As with any type of training some individuals will respond differently to tempo training and the optimum level may vary slightly between individuals. Research suggests that optimum benefits occur when lactate threshold training makes up around 15-25% of total training volume (Bunc et al., 1989; Niess et al., 1992). Research into the training of elite runners, suggested that 25 minutes of lactate threshold training per week was the minimum duration required to elicit an effect in lactate threshold running speed (LTRS) with optimum improvements in LTRS when lactate threshold training comprised approximately 23% of all workouts (Niess et al., 1992).

Examples of Lactate Threshold Training Sessions

Typically this type of training is done as either one long effort (e.g. 20-30 minutes) or may be broken in to a series of smaller intervals (e.g. 3 x 10 minute tempos separated by 2-3 minute active recoveries). Generally longer continuous efforts would be performed at a slightly lower intensity/pace than lactate threshold intervals (e.g. 30 minute tempo completed at an intensity that could be sustained for 1 hour whereas the 10 minute intervals would be completed at an intensity that could be sustained for 30 minutes).

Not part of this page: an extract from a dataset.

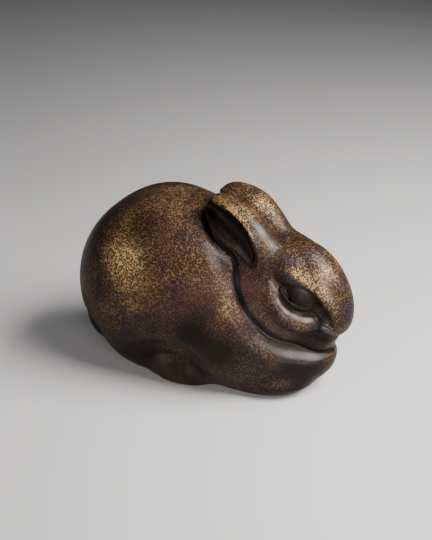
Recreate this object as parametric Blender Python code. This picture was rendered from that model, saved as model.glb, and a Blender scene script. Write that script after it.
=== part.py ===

The intensity or power output that can be sustained for 1 hour is often referred to as the functional threshold (particularly when relating to cycling) or functional threshold power – although it is very slightly below lactate threshold it is close enough to fall into the category of lactate threshold training and promotes the same training benefits.

Example Lactate Threshold Training Session 1: 30 mins at an intensity sustainable for 1 hour

Example Lactate Threshold Training Session 2: 2 x 20 mins at an intensity sustainable for 1 hour separated by 5 mins active recovery

Example Lactate Threshold Training Session 3: 3 x 10 mins at an intensity sustainable for 30 mins, separated by 2-3mins active recoveries

Example Lactate Threshold Training Session 4: 6 x 5 mins at an intensity sustainable for 30mins, separated by 60second active recoveries.

Lactate threshold training running

The above image shows the heart rate response during a lactate threshold training session in which I completed 3 x 10 minute efforts at around lactate threshold intensity separated by 3 minutes recovery. During the 10 minute efforts heart rate was kept around 170-175bpm. The three minute recoveries were just sufficient to bring heart rate down to around 145-150bpm over the last minute of the recovery. The recovery intensity was aproximately 60% of the lactate threshold/tempo intensity.

Lactate threshold training cycling

The above image shows the heart rate during a functional threshold power training session (FTP is the power sustainable for ~1hour) which is at an intensity that is slightly below the lactate threshold. The session involved 2 x 20 minutes @ FTP with 5 mins recovery @ ~60% of FTP. During the efforts the heart rate was approximately 3-5beats/min lower than during the 3x10minutes lactate threshold training session.

Lactate Threshold Training Summary

  • Lactate threshold training involves completing prolonged training at intensities around the lactate threshold e.g. 1 x 30mins, or 3 x 10mins at the lactate threshold intensity.
  • It is believed to increase the % of VO2max that can be sustained, enhances fatigue resistance and time to exhaustion at intensities around the LT, improves exercise economy, aerobic capacity and endurance race performance.
  • Training at this intensity is believed to be the optimum intensity for the recruitment of type I muscle fibres (slow twitch) and may be the optimum intensity for raising levels of aerobic enzyme levels in type I muscle fibres.
  • Tempo training presents a reduced risk of overtraining than high intensity interval training (HIIT). Tempo training sessions can therefore be longer and make up a greater total volume than high intensity interval training.
  • Research suggests that optimum benefits appear to occur when lactate threshold training makes up around 15-25% of total training volume.